By the way, what exactly is wrong with your current steering sector *Knuckle66*? Is it cracked, do the gears skip or does it have a chipped/missing tooth? 

Cheers,
bolillo


----------



## Knuckle66 (Jun 14, 2014)

My steering sector has a missing tooth. The steering had locked up on it and when I tried to free it the tooth broke. The reason it locked up was the bushing in the front is what actually caused this but by the time I figured that out it was too late.


----------



## bolillo_loco (Oct 9, 2010)

Well, one could always buy the wrong part and modify it. The sector's teeth and bearing surfaces look to the be same, so if I couldn't find one NOS/used, I'd buy one of the 102787X sectors, drill the rivets out, put the old idler arm on, bolt it up with countersunk bolts, and be on my way.

Consult the following photos from an ebay advert against the original part.

http://www.ebay.com/itm/6887-AYP-Se...253?pt=LH_DefaultDomain_0&hash=item41704220fd

Please excuse my amateur photographic abilities.

1.371 inches per my digital dial calipers









Center of bolt hole on idler to center of hole on sector 3.75 inches









Some more photos for reference





















Although I forgot to take a photo, the rivets on my 120424X sector are 2.00" just like the 102787X sector in this photo:










Some more links for the 102787X sector:

http://www.ebay.com/itm/Replaces-AYP-Sears-102787X-Steering-Sector-Gear-/370568692468
http://www.mfgsupply.com/10-6887.html
http://us.ebid.net/for-sale/ayp-sears-102787x-steering-sector-gear-82020975.htm
http://www.powerlawnmowerparts.com/...ode=PLP&Product_Code=6887&Category_Code=30AST


It looks to me like the 102787X sector should work providing one drills out the rivets swaps in the old idler arm with the new sector. 

Despite the sector gear looking identical, the new idler arm will not work because the three rivets dictate that the idler arm must be moved 120°, when it only needs to be moved 90° for your application, so it's easier to just swap idler arms than to drill new holes.

Good luck with your decision,
bolillo


----------



## Knuckle66 (Jun 14, 2014)

Thanks bolillo, you know more about these mowers than I could ever dream to know.
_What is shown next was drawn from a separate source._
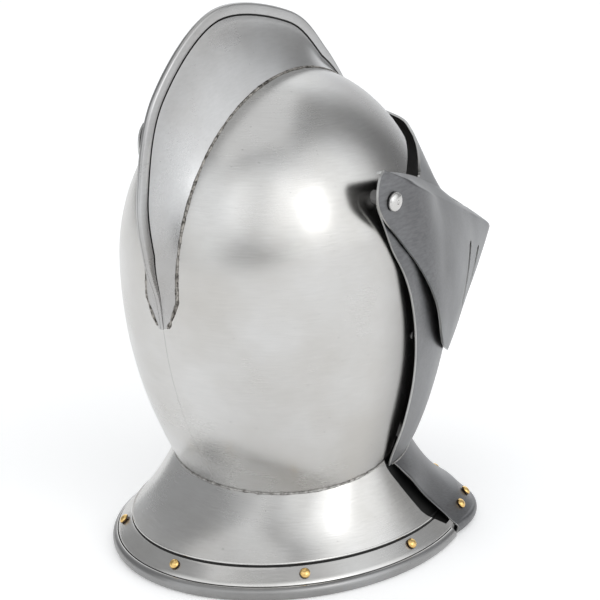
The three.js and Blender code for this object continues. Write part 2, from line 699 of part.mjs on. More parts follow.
for (const [name, side] of SIDES) {
  const outward = new THREE.Vector3(-side, 0, 0);
  const r = BOLT_RADIUS;
  const head = BOLT_HEAD;
  const boltProfile = [[0, -BOLT_LENGTH], [r - 0.6, -BOLT_LENGTH], [r, 0.6 - BOLT_LENGTH], [r, 0], [head, 0],
    [head, 0.7], [head * 0.85, 2], [head * 0.5, 3.1], [0, 3.5]];
  add(`pivot_bolt_${name}`, turned(boltProfile, pivotAt(side * BOLT_SEAT), outward, 12), STEEL_BRIGHT);
  const washer = [[r + GAP, 0], [6, 0], [6, 0.7], [r + GAP, 0.7]];
  add(`friction_washer_${name}`, turned(washer, pivotAt(side * WASHER_SEAT), outward, 12), STEEL_DARK);
  const nut = turned([[0, 0], [6, 0], [6, -3.4], [0, -3.4]], pivotAt(side * NUT_SEAT), outward, 6);
  add(`pivot_nut_${name}`, cut(nut, [pivotHole]), STEEL_DARK);

  // The spacer's inner end follows the skull.
  const skullPatch = (u, v) => {
    const [forward, right, up] = domePoint(lerp(0.36, 0.56, u) * Math.PI, lerp(230, 266, v), GAP);
    return at(forward, side * right, up);
  };
  const rod = turned([[0, 0], [4.8, 0], [4.8, -COLLAR_LENGTH], [0, -COLLAR_LENGTH]],
    pivotAt(side * COLLAR_SEAT), outward, 12);
  add(`pivot_collar_${name}`, cut(rod, [pivotHole, plate(skullPatch, 6, 5, COLLAR_LENGTH)]), STEEL_DARK);
}

// ---- the lining: headband, six crown tongues, a lace ring and the clips that hold them ----
const LINER_SHARE = 0.925;    // the lining follows the skull at this share of its size
const BAND_LOW = 255;
const BAND_HIGH = 275;

function linerPoint(angle, up) {
  const [forward, right] = domePoint(angle, DOME_LEVEL + (up - DOME_LEVEL) / LINER_SHARE);
  return at(forward * LINER_SHARE, right * LINER_SHARE, up);
}

const bandSurface = (u, v) => linerPoint(u * 2 * Math.PI, lerp(BAND_LOW, BAND_HIGH, v));
add('liner_headband', plate(bandSurface, 28, 1, 2.6, true), LEATHER);

const TONGUES = 6;
const LINER_RISE = DOME_RISE * LINER_SHARE;
for (let k = 0; k < TONGUES; k += 1) {
  const middle = (k + 0.5) * 2 * Math.PI / TONGUES;
  const surface = (u, v) => {
    const climb = lerp(Math.asin((BAND_HIGH + 0.8 - DOME_LEVEL) / LINER_RISE), 1.37, v);
    const width = lerp(56, 12, v ** 1.4);
    const reach = 100 * Math.cos(climb);
    const angle = middle + (u - 0.5) * Math.min(width / reach, 0.98);
    return linerPoint(angle, DOME_LEVEL + LINER_RISE * Math.sin(climb));
  };
  add(`crown_tongue_${k + 1}`, plate(surface, 4, 5, 2.2), CANVAS);
}
const laceRing = new THREE.TorusGeometry(14, 1.5, 6, 14)
  .translate(0, MIDDLE, DOME_LEVEL - FLOOR + LINER_RISE * 0.975);
add('crown_lace', laceRing, LEATHER);

const CLIP_ANGLES = [35, 85, -35, -85].map((degrees) => degrees * Math.PI / 180);
const CLIP_LOW = 261;
const CLIP_HIGH = 271;
CLIP_ANGLES.forEach((angle, k) => {
  const clipSurface = (u, v) => {
    const up = lerp(CLIP_LOW, CLIP_HIGH, v);
    const [forward, right] = domePoint(angle + (u - 0.5) * 0.11, up, -3.6);
    return at(forward, right, up);
  };
  add(`liner_clip_${k + 1}`, plate(clipSurface, 2, 1, 1.6), STEEL_DARK);
});

// ---- chin strap and buckle ----
const STRAP_WIDTH = 20;
const STRAP_THICK = 2.4;
const BUCKLE_UP = 72;
const BAR_RADIUS = 1.3;
const BAR_RIGHT = 11.5;       // bar that carries the prong
const BAR_LEFT = -8.5;        // bar that the prong rests on
const FRAME_HALF = 12;

// Ribbon of one width along a (right, up) path.
function ribbon(path, steps) {
  const front = [];
  const back = [];
  for (let i = 0; i <= steps; i += 1) {
    const [right, up] = spline(path, i / steps);
    const ahead = spline(path, Math.min(i / steps + 0.01, 1));
    const behind = spline(path, Math.max(i / steps - 0.01, 0));
    const run = new THREE.Vector2(ahead[0] - behind[0], ahead[1] - behind[1]).normalize();
    const side = [run.y * STRAP_THICK / 2, -run.x * STRAP_THICK / 2];
    const half = STRAP_WIDTH / 2;
    const line = (sign) => [STRAP_FORWARD - half, STRAP_FORWARD + half]
      .map((forward) => at(forward, right + sign * side[0], up + sign * side[1]));
    front.push(line(1));
    back.push(line(-1));
  }
  return skin(front, back);
}

const STRAP_TOP = [[86.6, 160], [85.8, 151], [84.5, 140], [81, 120], [72, 99], [56, 84], [38, 76]];
const rightPath = [...STRAP_TOP, [17, BUCKLE_UP]];
const leftPath = [...STRAP_TOP, [20, 74.9], [-4, 74.9]].map(([right, up]) => [-right, up]);

function crossBar(right, radius) {
  const bar = new THREE.CylinderGeometry(radius, radius, 2 * FRAME_HALF, 8);
  return moved(bar, at(STRAP_FORWARD, right, BUCKLE_UP));
}

const loopBlock = moved(new THREE.BoxGeometry(13, STRAP_WIDTH, 7.2), at(STRAP_FORWARD, 12.5, BUCKLE_UP));
const prongNotch = moved(new THREE.BoxGeometry(11, 3.6, 20), at(STRAP_FORWARD, 10, BUCKLE_UP));
const strapRight = join([ribbon(rightPath, 14), loopBlock]);
const strapRightCutters = [crossBar(BAR_RIGHT, BAR_RADIUS + GAP), prongNotch, ...strapHoles];
add('chin_strap_right', cut(strapRight, strapRightCutters), LEATHER);
add('chin_strap_left', cut(ribbon(leftPath, 16), strapHoles), LEATHER);
SIDES.forEach(([name], k) => {
  const { point, normal } = strapRivetPlaces[k];
  const tail = [[0, -9], [2, -9], [2.6, -8.5], [2.6, -7.7], [1.4, -7.7]];
  const head = [[1.4, GAP], [3, GAP], [2.4, 1.2], [0, 1.5]];
  add(`strap_rivet_${name}`, turned([...tail, ...head], point, normal, 10), STEEL_DARK);
});

const corners = [];
const sideBars = [-1, 1].map((end) => {
  const forward = STRAP_FORWARD + end * FRAME_HALF;
  for (const right of [BAR_LEFT, BAR_RIGHT]) {
    corners.push(moved(new THREE.SphereGeometry(BAR_RADIUS, 8, 6), at(forward, right, BUCKLE_UP)));
  }
  const bar = new THREE.CylinderGeometry(BAR_RADIUS, BAR_RADIUS, BAR_RIGHT - BAR_LEFT, 8);
  return moved(bar.rotateZ(Math.PI / 2), at(forward, (BAR_RIGHT + BAR_LEFT) / 2, BUCKLE_UP));
});
const crossBars = [BAR_LEFT, BAR_RIGHT].map((right) => crossBar(right, BAR_RADIUS));
add('buckle_frame', join([...crossBars, ...sideBars, ...corners]), BRASS);

const prongEye = turned([[BAR_RADIUS + GAP, -1.3], [3, -1.3], [3, 1.3], [BAR_RADIUS + GAP, 1.3]],
  at(STRAP_FORWARD, BAR_RIGHT, BUCKLE_UP), new THREE.Vector3(0, 1, 0), 16);
const fingerUp = BUCKLE_UP - BAR_RADIUS - GAP - 0.7;
const prongFinger = moved(new THREE.BoxGeometry(21, 2.2, 1.2), at(STRAP_FORWARD, 0.9, fingerUp));
add('buckle_prong', join([prongEye, prongFinger]), BRASS);

export default helmet;
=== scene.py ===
"""Looks of the close helmet: fine steel shells, welds, rivets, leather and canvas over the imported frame."""
from contextlib import contextmanager
import math

import bmesh
import bpy
import numpy as np
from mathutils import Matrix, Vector
from numpy.linalg import norm

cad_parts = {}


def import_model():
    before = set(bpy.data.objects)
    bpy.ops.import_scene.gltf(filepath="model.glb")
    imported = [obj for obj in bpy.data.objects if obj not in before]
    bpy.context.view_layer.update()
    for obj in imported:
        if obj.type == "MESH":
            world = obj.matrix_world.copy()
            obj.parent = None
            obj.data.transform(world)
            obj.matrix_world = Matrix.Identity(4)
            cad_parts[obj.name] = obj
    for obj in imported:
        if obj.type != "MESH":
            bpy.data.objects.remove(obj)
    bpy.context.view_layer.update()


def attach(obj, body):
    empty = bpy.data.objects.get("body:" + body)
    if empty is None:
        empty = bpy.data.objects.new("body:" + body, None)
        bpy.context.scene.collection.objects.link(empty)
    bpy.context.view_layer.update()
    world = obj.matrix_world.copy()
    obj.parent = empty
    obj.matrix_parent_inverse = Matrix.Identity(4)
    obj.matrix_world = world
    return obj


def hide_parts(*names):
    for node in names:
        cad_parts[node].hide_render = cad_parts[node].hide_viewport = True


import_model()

# ---- the helmet's dimensions, in millimetres: forward, right and up ----
SHEET = 1.6
MIDDLE = 37.75
FLOOR = -2.3
DOME_BACK, DOME_FRONT, DOME_HALF, DOME_LEVEL, DOME_RISE = 115.9, 101.6, 96.0, 199.3, 118.9
NECK_LEVEL, NECK_BACK, NECK_FRONT, NECK_HALF = 60.0, 72.3, 66.0, 77.6
SEAM_LEVEL, SEAM_SLOPE = 60.5, 0.16
PIVOT_FORWARD, PIVOT_UP, EAR_RADIUS = -14.0, 248.0, 10.0
RIM_CENTRE, RIM_BACK, RIM_HALF, BEAD_SCALE, BEAD_UP = 12.3, 135.1, 110.7, 0.893, 20.4
BEVOR_STANDOFF, EAR_LEVEL, BEVOR_SEAM = 3.0, 216.0, 58.0
FRONT_CENTRE, FRONT_LENGTH, FRONT_HALF, FRONT_LIFT, SQUARENESS = 44.0, 86.0, 102.0, 0.8, 3.0
FOLD_UP, FOLD_SLOPE, VISOR_SIDE = 259.5, -0.429, 100.9
PROW_CENTRE, PROW_RADIUS, PROW_SLOPE = 167.8, 42.0, 0.317
NOSE_DEPTH, VISOR_DEPTH, SIDE_SWELL, PROW_SWELL = 82.0, 106.0, 7.6, 4.2
CHIN_LENGTH, CHIN_HALF, CHIN_POINT = 127.3, 106.5, 1.65
BOLT_SEAT = 101.3
SIDES = (("right", 1), ("left", -1))
INSIDE_SKULL, INSIDE_BEVOR, INSIDE_VISOR, INSIDE_GORGET = (0, 0, 180), (30, 0, 150), (60, 0, 180), (25, 0, 60)
HALF_GAP = 0.05
BEVEL, SHARP_TURN = 0.35, 50
MERGE_REACH = 2e-6  # metres between points that become one
HALVINGS = 18


def world(points):
    """(forward, right, up) in millimetres to the shared frame in metres."""
    p = np.asarray(points, float)
    return np.stack([-p[..., 1], MIDDLE - p[..., 0], p[..., 2] - FLOOR], axis=-1) / 1000


def unit(value):
    return np.clip(value, 0, 1)


def spline(points, share):
    """Smooth curve through points, at one share or an array of them."""
    p = np.asarray(points, float)
    last = len(p) - 1
    place = unit(np.asarray(share, float)) * last
    i = np.minimum(place.astype(int), last - 1)
    t = (place - i)[..., None]
    a, b, c, d = (p[np.clip(i + k, 0, last)] for k in (-1, 0, 1, 2))
    return 0.5 * (2 * b + (c - a) * t + (2 * a - 5 * b + 4 * c - d) * t**2 + (3 * b - a - 3 * c + d) * t**3)


def smooth_line(points, steps):
    return spline(points, np.linspace(0, 1, steps + 1))


def turn(count):
    """Angles of a full turn, without its end."""
    return np.linspace(0, 2 * np.pi, count + 1)[:-1]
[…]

I think I'm just going to buy the new part and drill it out. I'll keep an eye on Craigslist in the mean time for a good donor motor. I've noticed that parts are becoming more and more difficult to find. 
I know I like the mower and I've been trying to take care of it since my Grandfather sold it to me. They have plenty of power and do a good job. The only problems I have is that they are loud and the steering is tight. But you said that you fixed a good bit of that problem with the 3 tread tires. I'm going to look into buying a set for mine once it's up and running.


----------



## bolillo_loco (Oct 9, 2010)

You're welcome again. It _should_ work, and that's my limited ability to eyeball and guesstimate.

A word of caution, I am not a professional mechanic!

Excluding the Onan powered tractor, which is rather quiet, I have two with the 422437 18 HP Briggs & Stratton L head I/C engines, and each one has a different muffler. The one is rather large, while the other's only half the size, so it should come as no shocker, the smaller muffler makes the tractor deafening at wide open throttle. 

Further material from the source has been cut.